Just like the state, Turlock is experiencing an affordable housing shortage and it has hit seniors, low-income residents and college students particularly hard.

“The market has just gotten tighter and tighter and they are all vying for the same places,” said Maryn Pitt, the assistant to the City Manager for Economic Development and Housing in Turlock. “It has hit seniors in a terrible way.”

A 2018 report from the California Housing Partnership Corporation found that Stanislaus County’s lowest-income renters spend 58 percent of their income on rent.

A study completed earlier this year by the Concord Group, which is spearheading the phase II of Avena Bella, found that the problem is significant for the region, which includes the communities along Highway 99 — Turlock, Ceres, Modesto and Salida. The area included in the study found a population of 435,470 people and 140,288 households with a median household income of $57,427. Over the next four years the primary market area is expected to grow by 1,040 households each year.

“Given household growth, there will be considerable demand for more family affordable communities,” as stated in the study. “All surveyed affordable communities are effectively 100 percent occupied and long waits at communities that maintain open waitlists indicate a continued need of affordable family housing for existing households and projected new households.”

The long wait lists are something Ocken has run into multiple times in his search for a place to live, with some senior residences telling him it could be a year or longer wait for a unit.

“That doesn’t really help with the immediate need,” Ocken said.

To help curb the effects of the housing shortage, the CHPC report recommends Stanislaus County take the following measures:

• Streamline use of existing fee reductions and waivers and promote new fee reduction programs for affordable housing developments.

• Create zoning that promotes infill development and allows for alternative or non-traditional forms of housing, including ADUs and smaller housing units.

• Prioritize local housing waiting lists to assist people being displaced due to rising rents to the extent allowed by law.

• Prioritize public land for affordable housing wherever feasible.

• Adopt a policy that public lands will be conveyed through long-term ground leases that ensure long-term community control of these scarce resources rather than being sold.

• Promote, zone, and support use of different forms of residential construction - modular, prefab, and other factory-built alternatives.

• Master lease houses to nonprofits that commit to renting to households not traditionally served by subsidized housing.

• Adopt an ordinance to regulate rents for mobile home parks.

 

There has been some action at the state level to help with rising rents.
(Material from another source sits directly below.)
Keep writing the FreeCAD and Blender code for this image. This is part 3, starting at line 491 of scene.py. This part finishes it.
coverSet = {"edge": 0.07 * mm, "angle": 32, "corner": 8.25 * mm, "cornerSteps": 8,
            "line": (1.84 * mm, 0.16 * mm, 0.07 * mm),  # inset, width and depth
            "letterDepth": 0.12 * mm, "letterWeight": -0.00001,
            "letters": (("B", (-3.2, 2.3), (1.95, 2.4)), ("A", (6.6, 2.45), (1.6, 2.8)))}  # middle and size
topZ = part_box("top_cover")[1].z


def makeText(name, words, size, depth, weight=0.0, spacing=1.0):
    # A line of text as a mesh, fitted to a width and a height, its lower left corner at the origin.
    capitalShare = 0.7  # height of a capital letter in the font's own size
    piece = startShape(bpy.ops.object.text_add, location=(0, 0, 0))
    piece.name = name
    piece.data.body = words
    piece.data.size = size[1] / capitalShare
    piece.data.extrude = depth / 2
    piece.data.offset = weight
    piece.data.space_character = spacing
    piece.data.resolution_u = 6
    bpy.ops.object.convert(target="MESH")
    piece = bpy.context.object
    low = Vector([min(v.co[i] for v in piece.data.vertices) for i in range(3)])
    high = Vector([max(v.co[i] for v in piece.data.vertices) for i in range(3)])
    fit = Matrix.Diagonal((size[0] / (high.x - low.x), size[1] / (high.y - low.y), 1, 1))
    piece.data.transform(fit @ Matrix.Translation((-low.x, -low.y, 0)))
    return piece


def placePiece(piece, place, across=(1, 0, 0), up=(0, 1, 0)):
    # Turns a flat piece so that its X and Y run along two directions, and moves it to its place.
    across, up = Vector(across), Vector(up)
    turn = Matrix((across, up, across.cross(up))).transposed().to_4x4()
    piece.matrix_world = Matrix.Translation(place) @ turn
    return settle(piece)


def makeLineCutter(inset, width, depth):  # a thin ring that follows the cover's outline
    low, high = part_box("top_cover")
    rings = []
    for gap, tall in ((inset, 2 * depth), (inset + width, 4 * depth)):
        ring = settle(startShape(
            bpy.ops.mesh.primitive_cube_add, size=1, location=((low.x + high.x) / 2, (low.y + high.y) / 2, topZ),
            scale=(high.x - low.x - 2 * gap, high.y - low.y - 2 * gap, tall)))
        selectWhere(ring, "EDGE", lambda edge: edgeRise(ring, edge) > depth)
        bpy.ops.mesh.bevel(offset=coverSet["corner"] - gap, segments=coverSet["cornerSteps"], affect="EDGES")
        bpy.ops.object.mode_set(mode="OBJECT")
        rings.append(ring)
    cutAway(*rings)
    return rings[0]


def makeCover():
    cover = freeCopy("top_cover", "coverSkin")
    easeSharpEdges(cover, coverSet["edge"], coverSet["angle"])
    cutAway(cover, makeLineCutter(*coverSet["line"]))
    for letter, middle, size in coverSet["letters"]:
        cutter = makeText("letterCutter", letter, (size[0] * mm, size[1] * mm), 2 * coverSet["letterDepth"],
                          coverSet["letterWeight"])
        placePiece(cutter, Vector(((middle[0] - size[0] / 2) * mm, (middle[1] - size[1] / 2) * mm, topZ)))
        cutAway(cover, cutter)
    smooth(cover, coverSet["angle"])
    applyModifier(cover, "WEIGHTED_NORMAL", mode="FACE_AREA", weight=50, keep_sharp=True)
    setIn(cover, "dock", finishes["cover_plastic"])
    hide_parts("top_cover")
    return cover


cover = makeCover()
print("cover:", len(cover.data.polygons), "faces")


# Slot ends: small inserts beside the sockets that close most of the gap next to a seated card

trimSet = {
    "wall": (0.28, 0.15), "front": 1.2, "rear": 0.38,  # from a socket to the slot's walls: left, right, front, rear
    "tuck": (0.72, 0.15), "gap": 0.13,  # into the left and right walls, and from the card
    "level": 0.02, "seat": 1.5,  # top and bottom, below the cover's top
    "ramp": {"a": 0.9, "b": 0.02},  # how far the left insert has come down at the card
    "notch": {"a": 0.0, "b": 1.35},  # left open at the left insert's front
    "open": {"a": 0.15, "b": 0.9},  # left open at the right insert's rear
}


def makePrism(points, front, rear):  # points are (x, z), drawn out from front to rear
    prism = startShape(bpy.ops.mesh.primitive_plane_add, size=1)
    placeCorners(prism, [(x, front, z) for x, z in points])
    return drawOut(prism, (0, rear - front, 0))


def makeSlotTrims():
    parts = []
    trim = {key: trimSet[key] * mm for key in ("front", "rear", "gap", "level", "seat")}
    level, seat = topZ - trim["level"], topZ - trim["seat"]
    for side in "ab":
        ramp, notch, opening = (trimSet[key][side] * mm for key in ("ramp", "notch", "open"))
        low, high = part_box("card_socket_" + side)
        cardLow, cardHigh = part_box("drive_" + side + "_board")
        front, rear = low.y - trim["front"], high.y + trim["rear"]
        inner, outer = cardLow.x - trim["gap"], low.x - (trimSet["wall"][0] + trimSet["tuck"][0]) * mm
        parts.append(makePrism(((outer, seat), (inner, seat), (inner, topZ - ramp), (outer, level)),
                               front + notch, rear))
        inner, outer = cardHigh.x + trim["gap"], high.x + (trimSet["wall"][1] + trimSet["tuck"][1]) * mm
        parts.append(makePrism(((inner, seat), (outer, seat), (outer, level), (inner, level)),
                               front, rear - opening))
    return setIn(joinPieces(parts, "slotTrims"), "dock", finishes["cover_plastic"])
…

In October, Gov. Gavin Newsom signed AB 1482 by Assemblymember David Chiu (D-San Francisco) to establish a 5 percent annual rent cap, plus inflation, coupled with just-cause protections.

“About a third of California renters pay more than half of their income to rent and are one emergency away from losing their housing,” said Gov. Newsom. “One essential tool to combating this crisis is protecting renters from price-gouging and evictions. The bills signed into law today are among the strongest in the nation to protect tenants and support working families.”
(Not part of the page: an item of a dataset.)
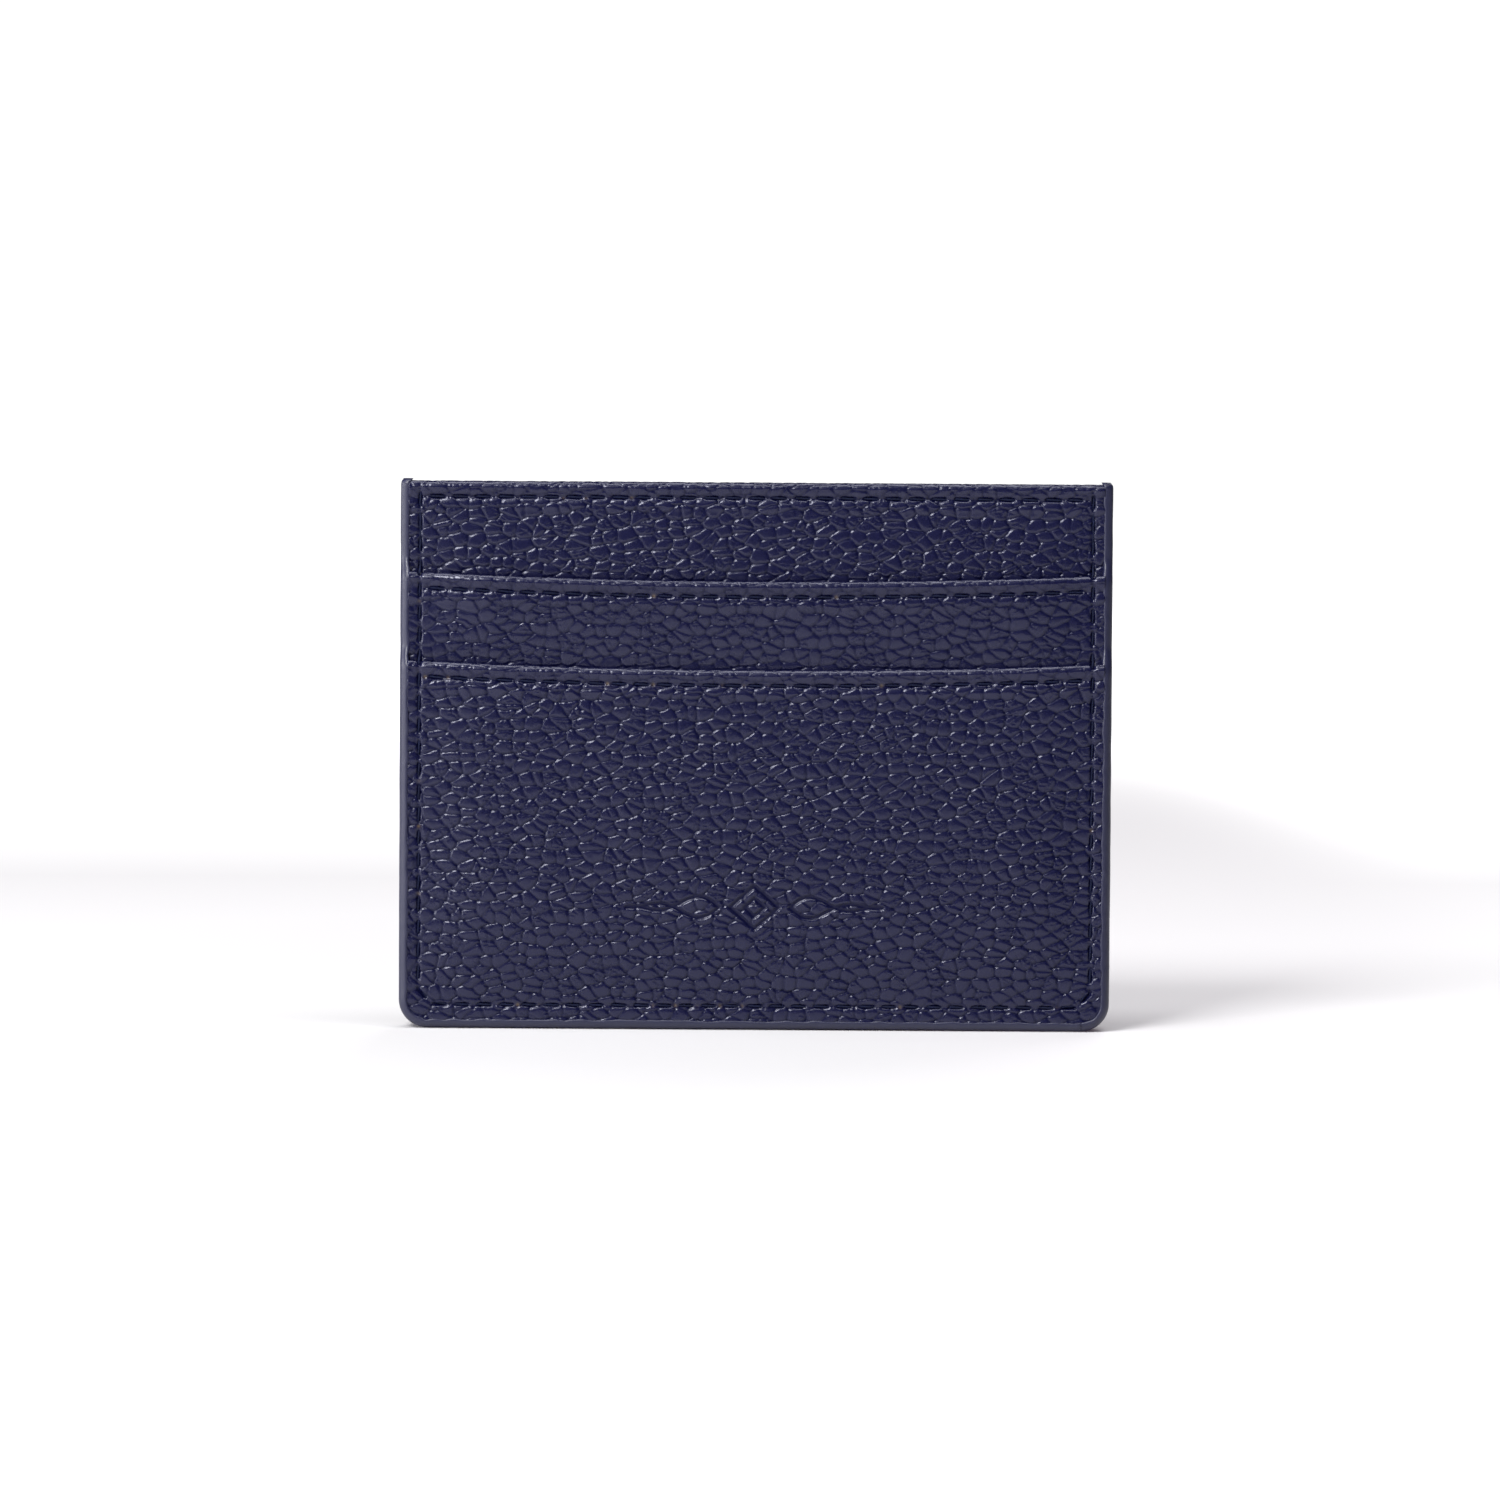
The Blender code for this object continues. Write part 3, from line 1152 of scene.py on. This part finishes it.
    def build(self, material: bpy.types.Material) -> bpy.types.Object:
        """Make the ply.

        Args:
            material: The leather's material.

        Returns:
            The piece.
        """
        part = self.section(self.columns())
        height, masks = self.relief(part)
        offset = self.swell.at(part["x"], part["z"])
        y = self.face.value * (part["y"] + offset + part["out"] * height)
        points = np.stack([part["x"], y, part["z"] + part["up"] * height], axis=-1)
        rings = points.transpose(1, 0, 2)
        name, flipped = f"{self.node}_leather", self.face is Face.FRONT
        obj = shell_from(name, rings, self.node, Slot.LEATHER, material, flipped)
        for mask, numbers in masks.items():
            store(obj, mask, numbers.T)
        picked = SoftNoise(self.grain.seed + 9, 3.5 * MM).at(part["x"], part["z"])
        store(obj, "bared", smooth_step(picked, 0.35, 0.6).T)
        return obj


@dataclass
class ClothPly:
    """A lining or pocket cloth: a thin woven sheet that follows its leather.

    Attributes:
        piece: Its name without its side.
        face: The side that it is on.
        swell: How the leather that it is glued to stands away from the flat.
        held_by: The nodes that it is glued or sewn to; nothing is done with them.
        step: Distance between its points.
        ripple: How far it is from flat.
    """

    piece: str
    face: Face
    swell: Swell
    held_by: list[str]
    step: float = 1.0 * MM
    ripple: float = 0.03 * MM

    def build(self, material: bpy.types.Material) -> bpy.types.Object:
        """Args:
            material: The cloth's material.

        Returns:
            The piece.
        """
        node = self.face.node(self.piece)
        low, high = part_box(node)
        mouth = Mouth.of(node)
        x = np.linspace(low.x, high.x, round((high.x - low.x) / self.step) + 1)
        shares = np.linspace(0, 1, round((high.z - low.z) / self.step) + 1)
        z = low.z + shares[None, :] * (mouth.at(x) - low.z)[:, None]
        x = np.broadcast_to(x[:, None], z.shape)
        wave = self.ripple * SoftNoise(91, 7 * MM).at(x, z) + self.swell.at(x, z)
        near, far = sorted((abs(low.y), abs(high.y)))
        sides = []
        for depth in (far, near):
            y = self.face.value * (depth + wave)
            sides.append(np.stack([x, y, z], axis=-1))
        rings = np.concatenate([sides[0], sides[1][:, ::-1]], axis=1)
        name, flipped = f"{node}_weave", self.face is Face.FRONT
        obj = shell_from(name, rings, node, Slot.LINING, material, flipped)
        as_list(self.held_by)
        return obj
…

Effective Jan. 1, 2020, AB 1482 caps rent increases statewide at 5 percent, plus local inflation per year but not exceed 10 percent for the next 10 years. Rents also may not be increased more than twice in a 12-month period and the total sum of the increases are not to exceed the annual rent cap. AB 1482 is retroactive to March 15, 2019.

Additionally, the state budget signed in June made a $1.75 Billion investment in new housing and provided $20 million for legal services for renters facing eviction as well as $1 billion to help cities and counties fight homelessness.
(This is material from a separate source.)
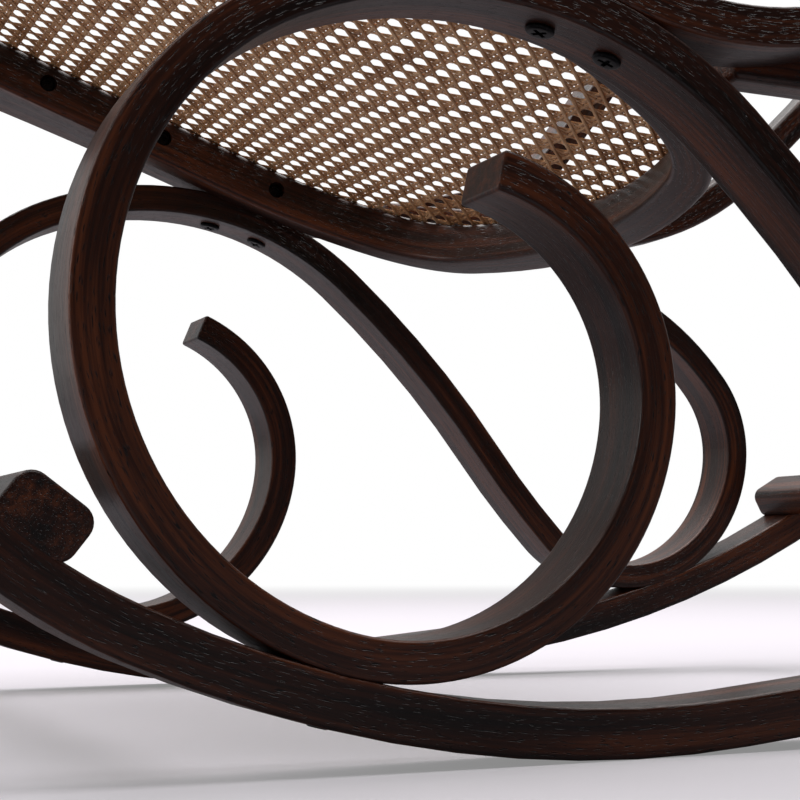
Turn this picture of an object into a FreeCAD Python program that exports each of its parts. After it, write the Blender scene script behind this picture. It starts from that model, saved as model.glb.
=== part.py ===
import FreeCAD, Part
import os
from math import sin, cos, radians

V = FreeCAD.Vector

# Side frames: both stand in one plane each side of the seat.
BAND_WIDTH = 34.9           # width of every bent band, across the chair
PLANE_IN = 206.9            # inner face of the side frames, from the middle
PLANE_OUT = PLANE_IN + BAND_WIDTH
SEAT_IN = 0.35              # how far two bands are let into each other where they touch

# Runner, in the side plane: start, heading and arcs as (length, turn in degrees).
RUNNER_THICK = 20.0
RUNNER_START = (-270.3, 109.2)
RUNNER_HEADING = -50.6
RUNNER_ARCS = ((95.2, 26.65), (251.7, 29.62), (90.0, 0.2), (331.6, 27.37))

# Scroll band: from the inner end of the front scroll to the end of the rear one.
SCROLL_THICK = 16.0
SCROLL_START = (-58.82, 223.75)
SCROLL_HEADING = -11.60
SCROLL_ARCS = (
    (127.6, -85.13), (176.4, -99.71), (307.0, -139.46), (199.6, -64.36), (146.4, -13.16),
    (75.1, 7.54), (53.2, 37.90), (144.6, 93.89), (57.2, 43.74), (75.0, 22.31),
)
RIGHT_SCROLL_CUT = 16.0     # the right scroll's inner end is this much shorter

# Arm loop: the lower run is given, the curl, armrest and branch follow from it.
ARM_THICK = 17.0
ARM_RUN_START = (-140.4, 349.0)
ARM_RUN_HEADING = -17.58
ARM_RUN_ARCS = ((138.6, -2.32), (98.5, 33.47), (62.9, 2.02), (68.9, 37.36), (82.0, 3.56))
ARM_FRONT_RUN = 158.0       # straight ahead of the lower run, before the front curl
ARM_CURL_R = 112.0
ARM_REST_SLOPE = 2.65       # the armrest falls this much towards the back
ARM_REST_END = 508.0        # where the armrest ends, front to back
BRANCH_R = 110.0            # bend of the branch that comes up under the armrest
BRANCH_TAIL = 60.0          # length that lies flat under the armrest
TAIL_GAP = 0.3              # glue line between the tail and the armrest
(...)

In addition to AB 1482, the Governor signed the following measures regarding rents:

·         SB 329 by Senator Holly Mitchell (D-Los Angeles) prohibits landlords from discriminating against tenants who rely upon housing assistance paid directly to landlords, such as a Section 8 voucher, to help them pay rent.

·         SB 222 by Senator Jerry Hill (D-San Mateo) underscores that housing discrimination on account of military or veteran status is unlawful in California by explicitly stating so within the Fair Employment and Housing Act (FEHA). In addition, by defining a Veterans Affairs Supportive Housing (VASH) voucher as a source of income for purposes of FEHA, the bill prohibits landlords from discriminating against a tenant on the basis that the tenant pays part or all of the rent using a VASH voucher.

·         AB 1110 by Assemblymember Laura Friedman (D-Glendale) requires landlords to give 90 days’ notice to a tenant before imposing rent increases of more than 10 percent.

·         AB 1399 by Assemblymember Richard Bloom (D-Santa Monica) closes a loophole in the Ellis Act wherein landlords evict all the tenants from rent-stabilized units in a property, claiming they are leaving the rental market, when they have no plans for the property and are actually trying to raise rent in the stabilized units. The bill clarifies that once any unit is returned to the rental market, the entire property is considered back on the rental market.

·         SB 644 by Senator Steven Glazer (D-Orinda) lowers the amount that a landlord can charge service members for a security deposit on residential rental housing.

·         AB 1487 by Assemblymember David Chiu (D-San Francisco) establishes the Bay Area Housing Finance Authority, which will increase affordable housing by providing for enhanced funding and technical assistance at a regional level for new affordable housing production, affordable housing preservation, and tenant protection.

Ocken credits the signing of AB 1482 with allowing him to stay in his home at least through January, because the rent was rolled back to $845.

Ocken has applied for assistance, including Stanislaus County’s Housing Authority’s in-place voucher program, which helps residents already in a home remain there by helping with rent. Even if his application is fast-tracked, it might not be until February or March that Ocken gets an answer.

In the meantime, he remains hopeful that some option will come along.

“We just need more housing,” he said. “That’s all there is to it.”